GIVEN REQUEST.
All of the data needs to be repeated exactly.
※ ※ ※
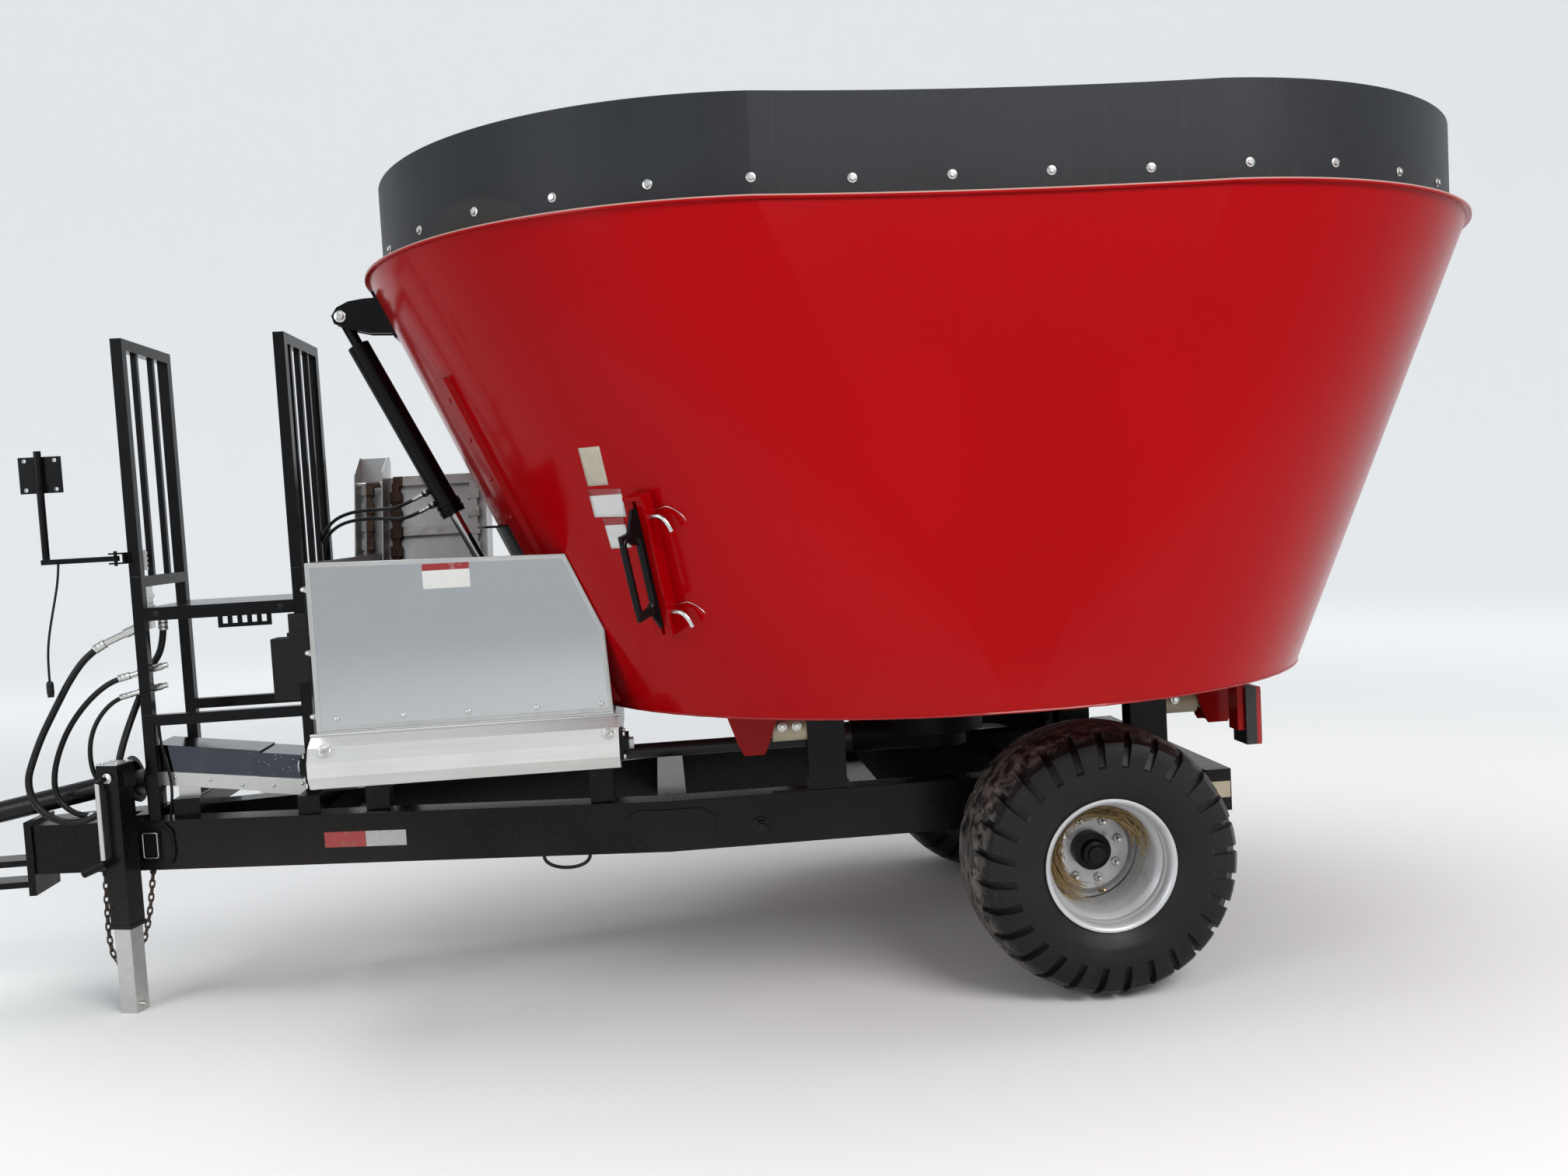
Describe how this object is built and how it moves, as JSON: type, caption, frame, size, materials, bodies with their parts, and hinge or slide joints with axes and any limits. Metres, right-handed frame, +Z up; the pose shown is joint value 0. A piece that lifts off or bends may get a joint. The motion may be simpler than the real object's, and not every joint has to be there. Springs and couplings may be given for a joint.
{
  "type": "trailed vertical-auger feed mixer wagon",
  "caption": "Single-axle trailed feed mixer wagon: oval tub with an upright auger, front discharge door, cross conveyor with folding elevator, viewing platform and drawbar.",
  "frame": {"origin": "centre of the drawbar pin's bore, half way between the hitch's two plates", "axes": "+X to the rear along the wagon, +Y to its right-hand side, +Z up"},
  "size_m": [5.7927, 2.584, 2.788],
  "materials": {
    "chassis_black": "glossy black paint",
    "tub_red": "glossy red paint",
    "black_paint": "satin black paint",
    "galvanised": "galvanised steel",
    "stainless": "polished stainless sheet",
    "dark_rubber": "matt rubber belt",
    "tyre_rubber": "dusty tread",
    "rim_silver": "silver paint",
    "hub_black": "black paint",
    "auger_steel": "worn bare steel",
    "chain_steel": "rusty chain",
    "zinc": "zinc plate",
    "hood_white": "pale painted cover",
    "cell_cream": "cream paint",
    "lamp_red": "lamp lens",
    "box_black": "black plastic",
    "guard_plastic": "driveline guard",
    "hose_rubber": "black hose",
    "gearbox_iron": "painted casting"
  },
  "bodies": {
    "wagon": {"frame_left": "chassis_black", "frame_right": "chassis_black", "cross_tubes": "chassis_black", "rear_beam": "chassis_black", "hitch": "chassis_black", "axle": "hub_black", "tub": "tub_red", "extension_ring": "dark_rubber", "door_guides": "tub_red", "ram_bracket": "black_paint", "gearbox": "gearbox_iron", "weigh_stands": "chassis_black", "load_cells": "cell_cream", "tub_feet": "tub_red", "tail_lamps": "lamp_red", "conveyor_trough": "galvanised", "side_panel": "stainless", "roller_hood": "hood_white", "roller_bearings": "hub_black", "conveyor_chain": "chain_steel", "conveyor_stands": "chassis_black", "guard_front": "black_paint", "guard_rear": "black_paint", "platform_deck": "black_paint", "platform_base": "black_paint", "valve_block": "zinc", "control_box": "box_black", "jack_tube": "black_paint", "drive_shield": "stainless", "pto_guard": "guard_plastic", "stop_channels": "tub_red", "safety_chain": "chain_steel", "hose_long": "hose_rubber", "hose_middle": "hose_rubber", "hose_short": "hose_rubber", "wire_bundle": "hose_rubber", "door_hose_upper": "hose_rubber", "door_hose_lower": "hose_rubber"},
    "wheel_left": {"tyre_left": "tyre_rubber", "rim_left": "rim_silver", "hub_left": "hub_black"},
    "wheel_right": {"tyre_right": "tyre_rubber", "rim_right": "rim_silver", "hub_right": "hub_black"},
    "auger": {"auger": "auger_steel"},
    "door": {"discharge_door": "black_paint"},
    "ram_barrel": {"ram_barrel": "black_paint"},
    "ram_rod": {"ram_rod": "zinc"},
    "jack_leg": {"jack_leg": "zinc"},
    "indicator_arm": {"indicator_arm": "black_paint", "indicator_lead": "hose_rubber"},
    "elevator": {"elevator_frame": "galvanised", "elevator_chain": "chain_steel", "chain_guard": "stainless"},
    "stop_front": {"stop_blade_front": "black_paint"},
    "stop_rear": {"stop_blade_rear": "black_paint"},
    "tail_roller": {"tail_roller": "galvanised"},
    "shaft_front": {"drive_shaft_front": "galvanised"},
    "shaft_rear": {"drive_shaft_rear": "galvanised"},
    "pto": {"pto_shaft": "galvanised"}
  },
  "joints": [
    {"name": "wheel_left_spin", "type": "hinge", "parent": "wagon", "child": "wheel_left", "pos_m": [3.831, -0.78, -0.033], "axis": [0, 1, 0], "continuous": true},
    {"name": "wheel_right_spin", "type": "hinge", "parent": "wagon", "child": "wheel_right", "pos_m": [3.831, 0.78, -0.033], "axis": [0, 1, 0], "continuous": true},
    {"name": "auger_spin", "type": "hinge", "parent": "wagon", "child": "auger", "pos_m": [3.475, 0, 0.93], "axis": [0, 0, 1], "continuous": true},
    {"name": "door_slide", "type": "slide", "parent": "wagon", "child": "door", "axis": [-0.4059, 0, 0.9139], "range_m": [0, 0.48]},
    {"name": "ram_barrel_swing", "type": "hinge", "parent": "wagon", "child": "ram_barrel", "pos_m": [1.381, 0, 1.928], "axis": [0, 1, 0], "range_deg": [-1.16, 0.1]},
    {"name": "ram_rod_slide", "type": "slide", "parent": "ram_barrel", "child": "ram_rod", "axis": [-0.4311, 0, 0.9023], "range_m": [0, 0.4827]},
    {"name": "jack_leg_slide", "type": "slide", "parent": "wagon", "child": "jack_leg", "axis": [0, 0, 1], "range_m": [0, 0.26]},
    {"name": "indicator_swing", "type": "hinge", "parent": "wagon", "child": "indicator_arm", "pos_m": [0.586, -0.158, 1.122], "axis": [0, 0, 1], "range_deg": [-80, 80]},
    {"name": "elevator_fold", "type": "hinge", "parent": "wagon", "child": "elevator", "pos_m": [1.58, 0.365, 0.46], "axis": [1, 0, 0], "range_deg": [-60, 0]},
    {"name": "stop_front_slide", "type": "slide", "parent": "wagon", "child": "stop_front", "axis": [-0.5814, -0.7716, -0.2582], "range_m": [0, 0.12]},
    {"name": "stop_rear_slide", "type": "slide", "parent": "wagon", "child": "stop_rear", "axis": [0.5814, 0.7716, -0.2582], "range_m": [0, 0.12]},
    {"name": "tail_roller_spin", "type": "hinge", "parent": "wagon", "child": "tail_roller", "pos_m": [1.83, -0.768, 0.439], "axis": [1, 0, 0], "continuous": true},
    {"name": "shaft_front_spin", "type": "hinge", "parent": "wagon", "child": "shaft_front", "pos_m": [0.548, 0, 0.31], "axis": [0.9989, 0, -0.0465], "continuous": true},
    {"name": "shaft_rear_spin", "type": "hinge", "parent": "wagon", "child": "shaft_rear", "pos_m": [1.3, 0, 0.275], "axis": [1, 0, 0], "continuous": true},
    {"name": "pto_spin", "type": "hinge", "parent": "wagon", "child": "pto", "pos_m": [0.548, 0, 0.31], "axis": [0.9842, 0, 0.1771], "continuous": true}
  ],
  "couplings": [
    {"joint": "ram_barrel_swing", "follows": "door_slide", "rad_per_m": -0.031152},
    {"joint": "ram_rod_slide", "follows": "door_slide", "ratio": 0.9994},
    {"joint": "shaft_rear_spin", "follows": "auger_spin", "ratio": 18},
    {"joint": "shaft_front_spin", "follows": "auger_spin", "ratio": 18},
    {"joint": "pto_spin", "follows": "auger_spin", "ratio": 18}
  ]
}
※ ※ ※
EXERCISE RESULT.
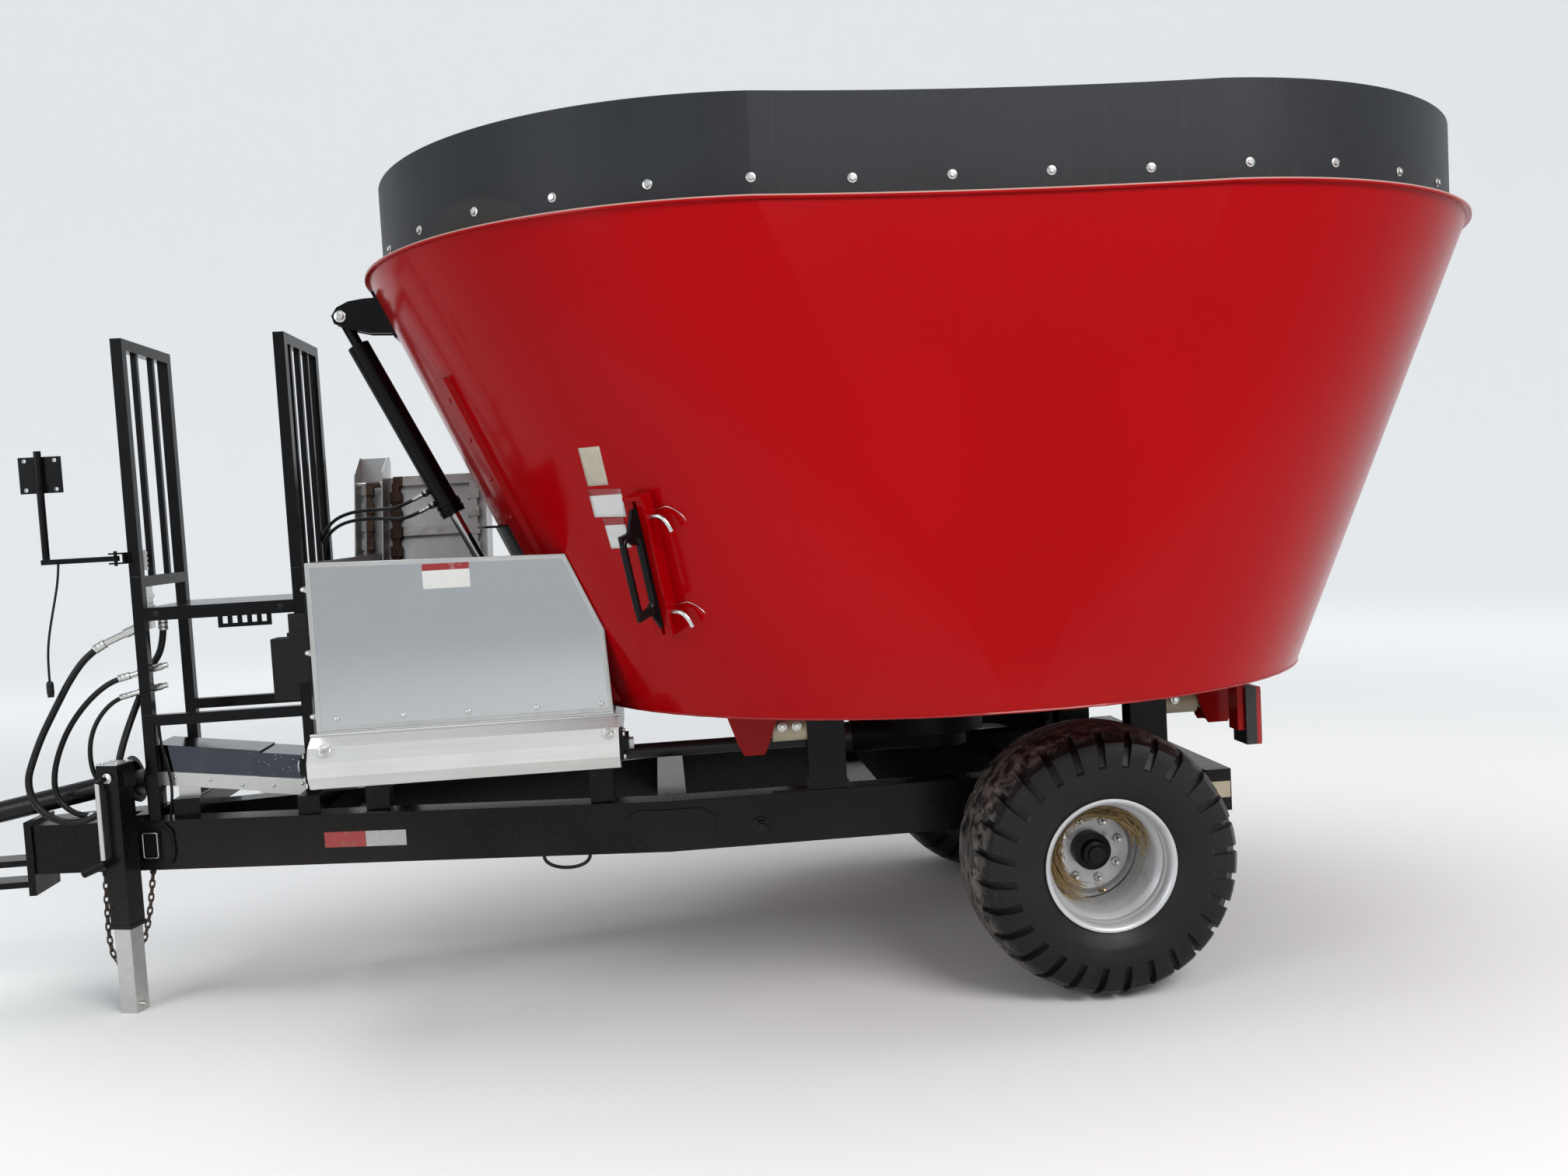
Describe how this object is built and how it moves, as JSON: type, caption, frame, size, materials, bodies with their parts, and hinge or slide joints with axes and any limits. Metres, right-handed frame, +Z up; the pose shown is joint value 0. A piece that lifts off or bends may get a joint. The motion may be simpler than the real object's, and not every joint has to be there. Springs and couplings may be given for a joint.
{
  "type": "trailed vertical-auger feed mixer wagon",
  "caption": "Single-axle trailed feed mixer wagon: oval tub with an upright auger, front discharge door, cross conveyor with folding elevator, viewing platform and drawbar.",
  "frame": {"origin": "centre of the drawbar pin's bore, half way between the hitch's two plates", "axes": "+X to the rear along the wagon, +Y to its right-hand side, +Z up"},
  "size_m": [5.7927, 2.584, 2.788],
  "materials": {
    "chassis_black": "glossy black paint",
    "tub_red": "glossy red paint",
    "black_paint": "satin black paint",
    "galvanised": "galvanised steel",
    "stainless": "polished stainless sheet",
    "dark_rubber": "matt rubber belt",
    "tyre_rubber": "dusty tread",
    "rim_silver": "silver paint",
    "hub_black": "black paint",
    "auger_steel": "worn bare steel",
    "chain_steel": "rusty chain",
    "zinc": "zinc plate",
    "hood_white": "pale painted cover",
    "cell_cream": "cream paint",
    "lamp_red": "lamp lens",
    "box_black": "black plastic",
    "guard_plastic": "driveline guard",
    "hose_rubber": "black hose",
    "gearbox_iron": "painted casting"
  },
  "bodies": {
    "wagon": {"frame_left": "chassis_black", "frame_right": "chassis_black", "cross_tubes": "chassis_black", "rear_beam": "chassis_black", "hitch": "chassis_black", "axle": "hub_black", "tub": "tub_red", "extension_ring": "dark_rubber", "door_guides": "tub_red", "ram_bracket": "black_paint", "gearbox": "gearbox_iron", "weigh_stands": "chassis_black", "load_cells": "cell_cream", "tub_feet": "tub_red", "tail_lamps": "lamp_red", "conveyor_trough": "galvanised", "side_panel": "stainless", "roller_hood": "hood_white", "roller_bearings": "hub_black", "conveyor_chain": "chain_steel", "conveyor_stands": "chassis_black", "guard_front": "black_paint", "guard_rear": "black_paint", "platform_deck": "black_paint", "platform_base": "black_paint", "valve_block": "zinc", "control_box": "box_black", "jack_tube": "black_paint", "drive_shield": "stainless", "pto_guard": "guard_plastic", "stop_channels": "tub_red", "safety_chain": "chain_steel", "hose_long": "hose_rubber", "hose_middle": "hose_rubber", "hose_short": "hose_rubber", "wire_bundle": "hose_rubber", "door_hose_upper": "hose_rubber", "door_hose_lower": "hose_rubber"},
    "wheel_left": {"tyre_left": "tyre_rubber", "rim_left": "rim_silver", "hub_left": "hub_black"},
    "wheel_right": {"tyre_right": "tyre_rubber", "rim_right": "rim_silver", "hub_right": "hub_black"},
    "auger": {"auger": "auger_steel"},
    "door": {"discharge_door": "black_paint"},
    "ram_barrel": {"ram_barrel": "black_paint"},
    "ram_rod": {"ram_rod": "zinc"},
    "jack_leg": {"jack_leg": "zinc"},
    "indicator_arm": {"indicator_arm": "black_paint", "indicator_lead": "hose_rubber"},
    "elevator": {"elevator_frame": "galvanised", "elevator_chain": "chain_steel", "chain_guard": "stainless"},
    "stop_front": {"stop_blade_front": "black_paint"},
    "stop_rear": {"stop_blade_rear": "black_paint"},
    "tail_roller": {"tail_roller": "galvanised"},
    "shaft_front": {"drive_shaft_front": "galvanised"},
    "shaft_rear": {"drive_shaft_rear": "galvanised"},
    "pto": {"pto_shaft": "galvanised"}
  },
  "joints": [
    {"name": "wheel_left_spin", "type": "hinge", "parent": "wagon", "child": "wheel_left", "pos_m": [3.831, -0.78, -0.033], "axis": [0, 1, 0], "continuous": true},
    {"name": "wheel_right_spin", "type": "hinge", "parent": "wagon", "child": "wheel_right", "pos_m": [3.831, 0.78, -0.033], "axis": [0, 1, 0], "continuous": true},
    {"name": "auger_spin", "type": "hinge", "parent": "wagon", "child": "auger", "pos_m": [3.475, 0, 0.93], "axis": [0, 0, 1], "continuous": true},
    {"name": "door_slide", "type": "slide", "parent": "wagon", "child": "door", "axis": [-0.4059, 0, 0.9139], "range_m": [0, 0.48]},
    {"name": "ram_barrel_swing", "type": "hinge", "parent": "wagon", "child": "ram_barrel", "pos_m": [1.381, 0, 1.928], "axis": [0, 1, 0], "range_deg": [-1.16, 0.1]},
    {"name": "ram_rod_slide", "type": "slide", "parent": "ram_barrel", "child": "ram_rod", "axis": [-0.4311, 0, 0.9023], "range_m": [0, 0.4827]},
    {"name": "jack_leg_slide", "type": "slide", "parent": "wagon", "child": "jack_leg", "axis": [0, 0, 1], "range_m": [0, 0.26]},
    {"name": "indicator_swing", "type": "hinge", "parent": "wagon", "child": "indicator_arm", "pos_m": [0.586, -0.158, 1.122], "axis": [0, 0, 1], "range_deg": [-80, 80]},
    {"name": "elevator_fold", "type": "hinge", "parent": "wagon", "child": "elevator", "pos_m": [1.58, 0.365, 0.46], "axis": [1, 0, 0], "range_deg": [-60, 0]},
    {"name": "stop_front_slide", "type": "slide", "parent": "wagon", "child": "stop_front", "axis": [-0.5814, -0.7716, -0.2582], "range_m": [0, 0.12]},
    {"name": "stop_rear_slide", "type": "slide", "parent": "wagon", "child": "stop_rear", "axis": [0.5814, 0.7716, -0.2582], "range_m": [0, 0.12]},
    {"name": "tail_roller_spin", "type": "hinge", "parent": "wagon", "child": "tail_roller", "pos_m": [1.83, -0.768, 0.439], "axis": [1, 0, 0], "continuous": true},
    {"name": "shaft_front_spin", "type": "hinge", "parent": "wagon", "child": "shaft_front", "pos_m": [0.548, 0, 0.31], "axis": [0.9989, 0, -0.0465], "continuous": true},
    {"name": "shaft_rear_spin", "type": "hinge", "parent": "wagon", "child": "shaft_rear", "pos_m": [1.3, 0, 0.275], "axis": [1, 0, 0], "continuous": true},
    {"name": "pto_spin", "type": "hinge", "parent": "wagon", "child": "pto", "pos_m": [0.548, 0, 0.31], "axis": [0.9842, 0, 0.1771], "continuous": true}
  ],
  "couplings": [
    {"joint": "ram_barrel_swing", "follows": "door_slide", "rad_per_m": -0.031152},
    {"joint": "ram_rod_slide", "follows": "door_slide", "ratio": 0.9994},
    {"joint": "shaft_rear_spin", "follows": "auger_spin", "ratio": 18},
    {"joint": "shaft_front_spin", "follows": "auger_spin", "ratio": 18},
    {"joint": "pto_spin", "follows": "auger_spin", "ratio": 18}
  ]
}